WUVA President Kailey Leinz, a fourth-year, says students involved with WUVA, which will be keeping its call letters, are excited about the sale.

“The sky’s the limit right now as far as expanding our content goes,” she says, adding that the organization has discussed using the $1.65 million to build a studio for newscasts and to buy things such as high-definition cameras and equipment to record podcasts.

Although Leinz and Swindler agree that journalism is headed in a digital direction, the head of the Charlottesville Radio Group says radio’s still thriving.

“Let me put it this way—I don’t think the owner of the company would have invested more dollars in a radio station if they weren’t pretty happy with the current state of the stations they already own,” says Jim Principi, president and general manager of the Charlottesville Radio Group.

His group will soon initiate a study to evaluate other formats available in the local radio market, but says there’s a chance the new station will stick with country music.

Says Principi, “If it ain’t broke, don’t fix it.”

Categories
News

Switching formats: WVAI picks up where WUVA left off

On September 18, WUVA listeners who tuned in to 92.7 FM, the only urban station in Charlottesville, were surprised by the country twang pouring out of their radios.

“Obviously, the main reason is economic,” station manager David Mitchell says about WUVA’s sudden transition from one genre to another. Over the past few years, Mitchell says 92.7 FM’s 19-year-old urban format has failed to rake in the big bucks in Charlottesville’s competitive radio climate. In fact, it wasn’t making enough money to provide the financial stability the station needs. WUVA receives no money from the university.

“More revenue and success for 92.7 NASH Icon mean more opportunities for students to learn about how commercial broadcasting really works,” Mitchell says. “That includes online services and social media as well as news and public affairs. We think they will find the WUVA experience increasingly attractive and rewarding.”
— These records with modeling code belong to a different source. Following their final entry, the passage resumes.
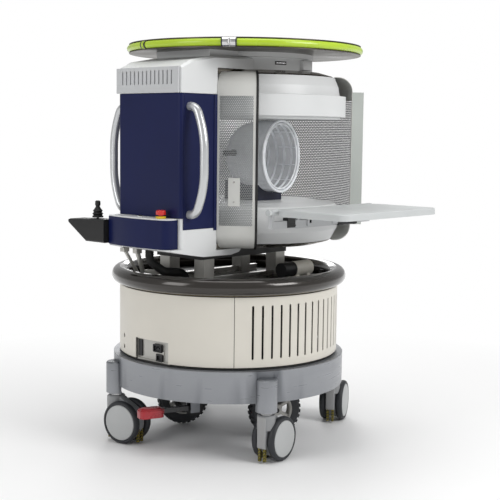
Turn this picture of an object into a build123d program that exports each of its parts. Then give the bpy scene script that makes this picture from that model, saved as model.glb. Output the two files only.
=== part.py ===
from build123d import *
import math
import os

os.makedirs("parts", exist_ok=True)

# Portable bedside MRI scanner. Millimetres, +Z up, -Y patient side, -X driving side.
# The base axis is the centre of every base part. The magnet axis sits ahead of the column.

# Shift from the base axis to the middle of the whole object's box
X_MID = 17.85
Y_MID = -110.65

# Driving dimensions
MAG_X = 109.0
CHASSIS_TURN = 17.0
PANEL_TURN = 1.8
BASE_R = 391.5
CHASSIS_R = BASE_R + 22.0
CHASSIS_Z0, CHASSIS_Z1 = 200.0, 306.0
POST_R = CHASSIS_R
POST_Z0, POST_Z1 = 172.0, 283.0
FLOOR_Z = 312.0
PANEL_Z0, PANEL_Z1 = 316.0, 550.0
PANEL_T = 3.0
DECK_Z0, DECK_Z1 = 556.0, 564.0
RAIL_R, RAIL_TUBE_R, RAIL_Z = BASE_R - 0.5, 29.0, 584.0
DECK_R = RAIL_R - RAIL_TUBE_R - 10.0
BEAM_H = 35.0
DISC_R, DISC_T = 293.0, 17.0
LOW_DISC_Z, UP_DISC_Z = 692.0, 1283.0
BEAM_Z1 = LOW_DISC_Z
BEAM_Z0 = BEAM_Z1 - BEAM_H
LOW_TOP_Z, UP_FACE_Z, LOW_DOME = 835.0, 1135.0, 11.0
LOW_COVER_R, UP_COVER_R = DISC_R + 24.0, DISC_R + 48.0
SHIELD_R, SHIELD_T, SHIELD_FOOT = UP_COVER_R + 27.0, 1.5, DISC_R + 9.0
SHIELD_Z0, SHIELD_Z1, SHIELD_CORNER = 696.0, 1290.0, 53.0
OPEN_A0, OPEN_A1 = 225.3, 315.0
COL_X0, COL_Y, COL_CORNER = -389.0, 154.0, 14.0
SIDE_HALF = math.degrees(math.asin((COL_Y + 0.9) / SHIELD_R))
SIDE_A0, SIDE_A1 = 180 + SIDE_HALF, 180 - SIDE_HALF
COL_X1 = MAG_X - SHIELD_R * math.cos(math.radians(SIDE_HALF)) + 2.6
BLUE_Z0, BLUE_Z1 = 768.0, 1212.0
GRILLE_Z1 = 1296.0
CONSOLE_Z0, CONSOLE_Z1 = 706.0, 801.0
RING_X, RING_R, RING_Z = 72.0, 408.2, 1377.0
LIME_R = 12.5
CH_WALL = RING_R - LIME_R - 0.7
CH_IN, CH_LIP = CH_WALL - 3.5, 413.5
CH_Z0, CH_Z1, CH_T = 1360.5, 1393.5, 3.0
PIN_A, PIN_B, MEET_A = 216.1, 168.0, 13.5
HINGE_Y, HINGE_Z = -(LOW_COVER_R + 21.0), 826.0
BRIDGE_HALF, BRIDGE_T, BRIDGE_L = 264.0, 22.0, 304.0
CASTER_WHEEL_R, CASTER_TRAIL = 75.0, 48.0
DRIVE_R, DRIVE_Z = 95.0, 101.0
COIL_Z, COIL_Y = 1004.0, -150.0
STICK_X, STICK_Y, STICK_Z = -420.0, 227.0, 776.0
STOP_X, STOP_Y = -415.0, -89.0
BUTTON_X, BUTTON_Y = -415.0, 12.0
PEDAL_X, PEDAL_Y, PEDAL_Z, PEDAL_TURN = -268.0, -93.0, 150.0, 159.0
HOSE_TOP, HOSE_R = (-354.0, 34.0, 690.0), 15.0

# Named clearances
SHAFT_GAP = 0.05
LOOSE_GAP = 0.5
SEAT_GAP = 0.2

SAVED = Location((-X_MID, -Y_MID, 0))


def save(sub, label):
    placed = sub.part.moved(SAVED)
    placed.label = label
    export_step(placed, f"parts/{label}.step")


def polar(radius, angle, x0=0.0, y0=0.0):
    a = math.radians(angle)
    return (x0 + radius * math.cos(a), y0 + radius * math.sin(a))


def ring(z0, z1, r_out, r_in=0.0, x0=0.0, mode=Mode.ADD):
    with BuildSketch(Plane.XY.offset(z0)) as flat:
        with Locations((x0, 0)):
            Circle(r_out)
            if r_in > 0:
                Circle(r_in, mode=Mode.SUBTRACT)
    extrude(flat.sketch, amount=z1 - z0, mode=mode)


def block(x0, x1, y0, y1, z0, z1, mode=Mode.ADD):
    with Locations(((x0 + x1) / 2, (y0 + y1) / 2, (z0 + z1) / 2)):
        Box(x1 - x0, y1 - y0, z1 - z0, mode=mode)


def radial_plane(angle, x0=0.0):
    # Sketch plane through the vertical axis at x0: local x is outward, local y is up
    a = math.radians(angle)
    return Plane(origin=(x0, 0, 0), x_dir=(math.cos(a), math.sin(a), 0),
                 z_dir=(math.sin(a), -math.cos(a), 0))


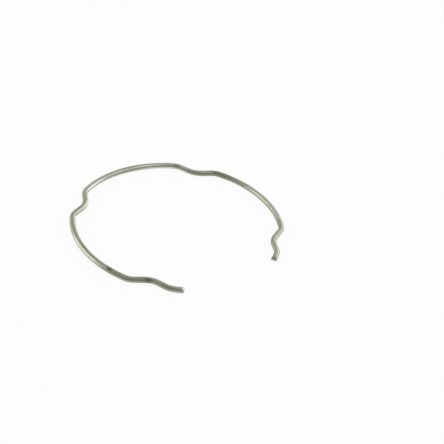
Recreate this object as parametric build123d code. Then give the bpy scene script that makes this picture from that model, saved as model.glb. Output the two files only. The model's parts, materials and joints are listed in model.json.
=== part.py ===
from build123d import *

import os
from math import asin, cos, degrees, radians, sin, sqrt

# A retaining clip for a quick-connect pipe coupling, bent from one length of round spring wire.
#
# The wire runs round in an open ring. Its round arcs rest in a groove outside the coupling, and
# its four detents dip inwards through windows in the coupling and catch behind a rim on the pipe.
# Past the last detents the two tails turn outwards and back, so that a tool can spread them.
#
# The ring lies in the XY plane with its axis on Z. The origin is the centre of the ring at half the
# wire's thickness, the mouth faces -Y, and the clip is the same on both sides of the YZ plane.
# Lengths are in millimetres and angles in degrees. Bend radii are those of the wire's centre line.

# --- Wire and ring ---
wire_diameter = 2.0
ring_inside_diameter = 69.6       # across the round arcs, where they rest in the groove

# --- Detents ---
detent_depth = 2.8                # how far the nose of a detent stands in from the ring
flank_slope = 20.0                # slope of a detent's straight flanks against the ring
nose_bend_radius = 7.2
shoulder_bend_radius = 4.5        # where a flank turns into the ring
back_detent_angle = 44.0          # from the middle of the back to each back detent
end_detent_angle = 48.0           # from the middle of the mouth to each end detent

# --- Tails, past the end detents ---
tail_flank_length = 2.4           # straight run that leads outwards from the nose
tail_bend_radius = 6.5
tail_bend_angle = 30.0            # turns the tail back to lie along the ring
tip_length = 3.0                  # last straight run, up to the middle of the cut

# --- Pinched ends ---
# Two blades come in from above and below, and the strip of wire left between them snaps square. So
# each end is a low roof with a narrow flat along its top.
cut_slope = 45.0                  # lean of each side of the roof, away from square
snapped_height = 0.4              # the flat between the two sides
cut_edge_radius = 0.1             # rounding of the flat and the rim

# --- Worked out from the sizes above ---
wire_radius = wire_diameter / 2
ring_radius = ring_inside_diameter / 2 + wire_radius
cut_allowance = wire_diameter     # wire that the blades cut away at each end


def flank_length():
    """Length of the straight run between a nose bend and a shoulder bend.

    The flank touches both bends, and the shoulder bend touches the ring from inside. So the
    shoulder's centre is ring_radius - shoulder_bend_radius from the ring's axis, and its distance
    written out along the flank is a quadratic whose positive root is the length.
    """
    nose_centre = ring_radius - detent_depth + nose_bend_radius
    shoulder_centre = ring_radius - shoulder_bend_radius
    bends = nose_bend_radius + shoulder_bend_radius
    slope = radians(flank_slope)
    half_b = nose_centre * sin(slope)
    c = nose_centre**2 + bends**2 - 2 * nose_centre * bends * cos(slope) - shoulder_centre**2
    return sqrt(half_b**2 - c) - half_b


def detent_half_angle():
    """Angle at the ring's axis between the middle of a detent and the end of its shoulder."""
    slope = radians(flank_slope)
    bends = nose_bend_radius + shoulder_bend_radius
    sideways = bends * sin(slope) + flank_length() * cos(slope)
    return degrees(asin(sideways / (ring_radius - shoulder_bend_radius)))


def run(length):
    """A straight stretch of wire, as a function that draws it from a point and a heading."""
    return lambda start, heading: Line(start, start + heading * length)


def bend(radius, turn):
    """A bend of the wire, drawn in the same way. A positive turn is to the left."""
    return lambda start, heading: JernArc(start, heading, radius, turn)


def right_half():
    """Stretches of the wire from the end of the back arc, clockwise round to the right tip."""
    shoulder = bend(shoulder_bend_radius, -flank_slope - detent_half_angle())
    flank = run(flank_length())
    nose = bend(nose_bend_radius, 2 * flank_slope)
    between_detents = 180 - back_detent_angle - end_detent_angle - 2 * detent_half_angle()
    side_arc = bend(ring_radius, -between_detents)
    back_detent = [shoulder, flank, nose, flank, shoulder]
    end_detent = [shoulder, flank, nose]
    tail_bend = bend(tail_bend_radius, -tail_bend_angle)
    tail = [run(tail_flank_length), tail_bend, run(tip_length + cut_allowance)]
    return back_detent + [side_arc] + end_detent + tail


def draw(stretches, start, heading):
    """Stretches of wire end to end, each one carrying on in the direction of the one before."""
    line = Curve()
    for stretch in stretches:
        edge = stretch(start, heading)
        line += edge
        start, heading = edge @ 1, edge % 1
    return line


def centre_line():
    """The back arc, with the right half and its mirror image leading on from its two ends."""
    reach = back_detent_angle - detent_half_angle()
    back_arc = CenterArc((0, 0), ring_radius, 90 - reach, 2 * reach)
    half = draw(right_half(), back_arc @ 0, back_arc % 0 * -1)
    return (back_arc + half + mirror(half, about=Plane.YZ)).wire()


def cutter(end, inwards, height, slope):
    """Block that cuts the wire off at an end, from that height upwards, or downwards if it leans so."""
    outwards = inwards * -cos(radians(slope)) + Vector(0, 0, sin(radians(slope)))
    face = Plane(origin=end + inwards * cut_allowance + Vector(0, 0, height), z_dir=outwards)
    side = 2 * (wire_diameter + cut_allowance)
    return face * Box(side, side, side, align=(Align.CENTER, Align.CENTER, Align.MIN))


def retaining_clip():
    """Round wire along the centre line, pinched off at both ends, with the cut edges rounded."""
    line = centre_line()
    section = Plane(origin=line @ 0, z_dir=line % 0) * Circle(wire_radius)
    wire = sweep(section, path=line)
    edge_height = snapped_height / 2
    for end, inwards in ((line @ 0, line % 0), (line @ 1, line % 1 * -1)):
        wire -= cutter(end, inwards, 0, 0)
        wire -= cutter(end, inwards, edge_height, cut_slope)
        wire -= cutter(end, inwards, -edge_height, -cut_slope)
    cut_faces = wire.faces().filter_by(GeomType.PLANE)
    return fillet(cut_faces.edges(), cut_edge_radius)


os.makedirs("parts", exist_ok=True)
export_step(retaining_clip(), "parts/retaining_clip.step")
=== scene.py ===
# %% [markdown]
# # A spring-wire retaining clip, bent from one piece of wire
#
# This file dresses one small machine part: a clip that locks a pipe into a quick coupling. It is a
# length of round spring wire bent into an open ring, with two short tails beside the open mouth. Four
# detents, which are dents that reach inwards, catch behind a rim on the pipe. A CAD program has already
# made the solid, and its packed copy is the frame that everything here is measured from. The real part
# has only one piece, so the lesson has only a few steps: the camera, the wire's path, its skin, its
# steel, and a plain bright studio.

# %% Load the frame
import json

import bpy
import numpy as np
from mathutils import Matrix, Vector


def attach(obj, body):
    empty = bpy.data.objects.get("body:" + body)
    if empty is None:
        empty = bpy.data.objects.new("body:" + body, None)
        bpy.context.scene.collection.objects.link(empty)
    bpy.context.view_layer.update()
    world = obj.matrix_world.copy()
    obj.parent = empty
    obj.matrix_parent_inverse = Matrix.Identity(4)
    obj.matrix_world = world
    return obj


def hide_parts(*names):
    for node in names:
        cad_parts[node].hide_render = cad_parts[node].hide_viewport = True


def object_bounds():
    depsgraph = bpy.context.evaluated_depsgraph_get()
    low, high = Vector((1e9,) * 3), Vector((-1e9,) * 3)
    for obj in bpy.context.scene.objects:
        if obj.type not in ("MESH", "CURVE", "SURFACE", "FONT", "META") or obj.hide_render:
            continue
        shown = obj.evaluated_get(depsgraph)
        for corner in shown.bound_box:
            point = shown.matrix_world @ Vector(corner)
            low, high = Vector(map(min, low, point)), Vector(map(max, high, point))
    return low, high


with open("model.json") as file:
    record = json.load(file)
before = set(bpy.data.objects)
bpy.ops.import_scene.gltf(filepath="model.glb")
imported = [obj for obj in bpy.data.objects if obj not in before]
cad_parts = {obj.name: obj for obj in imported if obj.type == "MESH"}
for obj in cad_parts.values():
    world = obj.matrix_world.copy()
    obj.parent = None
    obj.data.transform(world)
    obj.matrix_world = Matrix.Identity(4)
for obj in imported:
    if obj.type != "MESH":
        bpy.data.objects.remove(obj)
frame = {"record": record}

cad_low, cad_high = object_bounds()
mm = 0.001
print("clip, in mm:", [round((high - low) / mm, 2) for low, high in zip(cad_low, cad_high)])

# %% [markdown]
# ## The camera
#
# The clip lies flat and the camera looks down on it from a little more than a third of the way up from
# the horizon. A long lens from nearly half a metre away keeps the near and far sides of the ring nearly
# the same size, and the camera leans over by a few degrees, as a hand-held one does.

# %% Place the camera
view_azimuth = np.radians(39.48)     # the way it looks, clockwise from +Y
view_elevation = np.radians(35.46)   # how far it looks down
view_roll = np.radians(8.03)         # how far it leans over
view_distance = 456.9 * mm
aim = Vector((14.45 * mm, -5.55 * mm, 0.0))    # what lies in the middle of the picture
picture_width = 444                  # pixels
lens_in_pixels = 1330                # the focal length, in pixels of that picture

forward = Vector((
    np.sin(view_azimuth) * np.cos(view_elevation),
    np.cos(view_azimuth) * np.cos(view_elevation),
    -np.sin(view_elevation),
))
level_right = forward.cross(Vector((0, 0, 1))).normalized()
level_up = level_right.cross(forward)
right = level_right * np.cos(view_roll) + level_up * np.sin(view_roll)
up = level_up * np.cos(view_roll) - level_right * np.sin(view_roll)

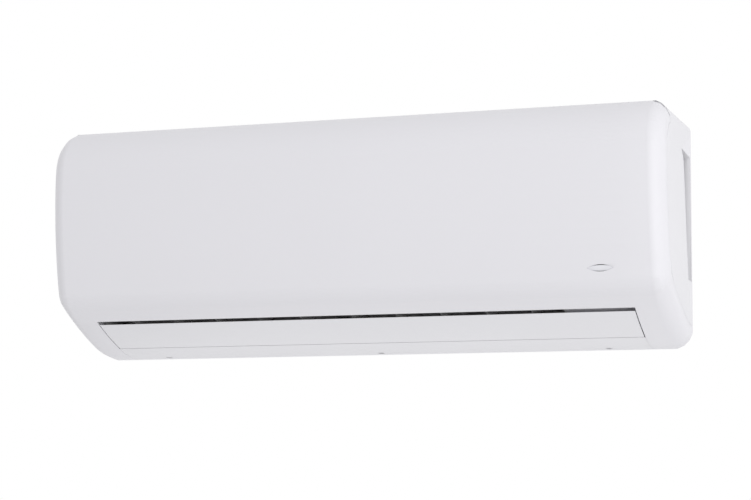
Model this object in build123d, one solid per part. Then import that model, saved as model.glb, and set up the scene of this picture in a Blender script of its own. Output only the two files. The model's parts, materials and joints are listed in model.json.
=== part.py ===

Along with Mitchell, the station has hired two on-air professionals and a professional salesforce. The station was previously run by volunteers.

Mitchell says country music is one of the most popular radio formats and the feedback has been “overwhelmingly positive,” but some think the station’s switch in genre is just another way to marginalize the local African-American population.

“[The station] became a safe haven for cultural expression in a town that discourages black and brown people from comfortably living out our culture,” Kiara Redd-Martin and Kishara Griffin from Charlottesville’s Operation Social Equality said in a statement to C-VILLE. “To us this abrupt change is not only a direct attack on black and brown culture in this town but also a denial of our existence.”

Operation Social Equality is a grassroots organization, which Redd-Martin and Griffin started to end social inequalities that result from racism, classism, sexism, heterosexism and ethnocentrism.

Pointing out that 92.7 was previously used by many black community leaders, such as City Council candidate Wes Bellamy and local preachers, the women wrote, “They positioned [themselves] as the face to our struggle, they became self-proclaimed voices of the black community, but what they failed to do was appropriately inform us of what was to come.”

Redd-Martin and Griffin say they will no longer listen to 92.7 FM, but are excited about a new 24/7 hip-hop and R&B station called WVAI 101.3 JAMZ.

Damani Harrison, a local musician and partial WVAI owner, is currently focusing on promotions for 101.3 JAMZ and says he found out about WUVA’s new identity the same way everyone else did.

“There were rumors circulating many months ago that a change might be made, but I don’t pay attention to rumors or things out of my control,” he says. “So when I turned on the station last week and it was country, it was new to me.”

Though Harrison is a longtime WUVA fan, he says he is happy that African-Americans will still be represented by his new station and he’s “excited for [the] community to come see what we believe is the future of Charlottesville radio.”

Mitchell says directors and owners of WUVA were aware that 101.3 JAMZ would soon be broadcasting on-air, which made the decision to switch genres easier.